From our findings it will be seen that the estate of Emma Lyman Wilcox for the period January 1 to July 5, 1935, recognized that it had taxable income. It filed a return of such net income and paid the tax legally due thereon. As we understand the respondent's contention it is that the estate during such period of administration is not subject to tax upon its net income because pursuant to a court decree settling the estate it was paid over to the residuary legatees.
That the net income of an estate in process of administration or settlement is liable to income tax is not questioned. Either the estate or the beneficiary to whom the net income is distributed is liable for the tax. See Helvering v. Butterworth, 290 U. S. 365. In the instant proceedings the petitioners contend that the estate is liable for the tax. It made a return upon such net income and paid the tax due thereon. It is the respondent's contention that the estate is not liable for the tax but that the beneficiaries are liable — not for a tax upon the net income of the estate but only upon such portion of the net income as was received by the residuary legatee in the form of cash.
This contention of the respondent appears to us to be directly contrary to his regulations. Paragraph (3) of article 162-1 of the regulations above quoted was clearly intended to cover section 162 (c) of the statute. The estate in process of administration is liable for tax upon its net income to the end of the period of administration unless "there was vested in the fiduciary a discretion either to distribute or to accumulate such income."
In the instant proceeding there was no authority vested in the executor by the terms of the will of the decedent to distribute the income of the estate to the residuary legatees. At the close of the administration period the entire proceeds of the estate, after the deduction of legacies and the payment of all expenses, pursuant to the court decree were paid over to the residuary legatees. What they received was their legacies. What they received was clearly exempt from income tax in accordance with the Commissioner's regulations, which we think correctly interpret the law.

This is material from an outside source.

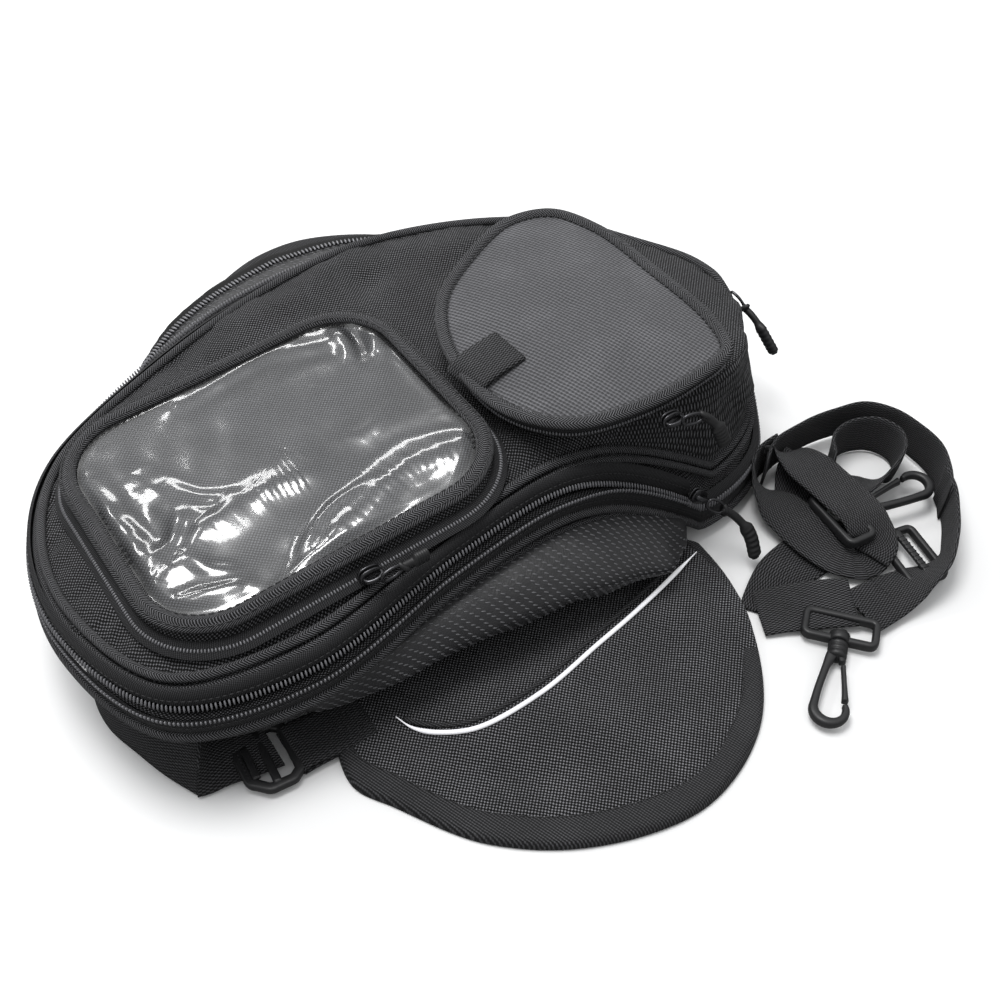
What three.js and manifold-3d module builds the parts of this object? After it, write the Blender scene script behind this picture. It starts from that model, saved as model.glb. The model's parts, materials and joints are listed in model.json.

The same question presented here was before the Board in the case of S. F. Durkheimer, 41 B. T. A. 585. We there held that the residuary legatee receiving his legacy pursuant to a court order at the close of the period of administration was not liable to income tax in respect of any part of the legacy. We see no reason to reach a different conclusion here. The action of the respondent upon this issue is reversed.
Issue 5.
FINDINGS OF FACT. — The petitioner, Gaylord P. Wilcox, on November 3, 1930, transferred in trust to the Bishop Trust Co., Ltd., a large number of shares of stock of various corporations, certain insurance policies, and his private stamp collection. Under the trust agreement the trustee was given broad powers of management and control over the property and was directed "to pay the net income thereof or such part thereof as he may require at any time to the Settlor during his lifetime, all net income not so paid to the Settlor to be added to the capital of the trust estate at the end of each calendar year." The trust was to continue for a limited period after the settlor's death for the benefit of his wife, if she should survive him, and children and grandchildren. There was a further provision that if during the existence of the trust any emergency should arise the trustee in his discretion might pay out a limited amount of the trust corpus to or for the benefit of any of the beneficiaries. The settlor reserved the power to alter or amend the trust with the consent of the trustee, the settlor's wife, and adult children. Also, the settlor reserved the right, with the consent of the trustee, to appoint himself or his nominee as a cotrustee of the trust, and pursuant to such power did appoint himself a cotrustee with the Bishop Trust Co., Ltd., on November 5, 1930.
Among the properties transferred to the trust by the settlor at the time of its creation were 2,307 shares of stock of the Inter-Island Steam Navigation Co., Ltd., and 500 shares of stock of the Pacific Guano & Fertilizer Co. During 1931 the trust purchased 193 additional shares of Inter-Island stock for $3,590.60. During 1934 it thus owned 2,500 shares of Inter-Island stock and as such stockholder it received in December of that year $5,000 of the cash distribution which that corporation made to its stockholders on December 22, 1934, as more fully described in issue 1 above.
Also, during 1935, the trust was the owner of 500 shares of stock of Pacific Guano and received from that company $15,000 as its distributable share of the cash distribution made by that company to its stockholders on September 30, 1933, as more fully described in issue 2 above.
No part of the above amounts distributed to the trust by Inter-Island and by Pacific Guano in 1934 and 1935 has ever been paid or credited to the settlor, Gaylord P. Wilcox.
In his deficiency notice to Gaylord P. Wilcox the respondent has determined that that petitioner is taxable in 1934 and 1935 upon the distributions made to the Gaylord P. Wilcox trust by Inter-Island and Pacific Guano in those years. The petitioner, Gaylord P. Wilcox, alleges in his petition that the respondent erred in including those amounts in his income.
OPINION. — Section 167 of the Revenue Act of 1934 provides in part that
SEC. 167. INCOME FOR BENEFIT OF GRANTOR.
(a) Where any part of the income of a trust
* * * * * * *
(2) may, in the discretion of the grantor or of any person not having a substantial adverse interest in the disposition of such part of the income, be distributed to the grantor; * * *
* * * * * * *
then such part of the income of the trust shall be included in computing the net income of the grantor.
All of the income of the trust here under consideration was distributable to the settlor, Gaylord P. Wilcox, and unquestionably all of the income of the trust for 1934 and 1935 is taxable to him in those years. The petitioner's contentions in this issue are that the distributions made to the trust by Inter-Island and Pacific Guano were not dividend distributions and did not constitute income to the trust. These questions have both been resolved against the petitioners in issues 1 and 2 above.
The respondent's determination that the petitioner is liable to tax on the $5,000 distributed to the Gaylord P. Wilcox trust by Inter-Island in 1934 and on the $15,000 distributed to the trust by Pacific Guano in 1935 is sustained.
Reviewed by the Board.
Decisions will be entered under Rule 50.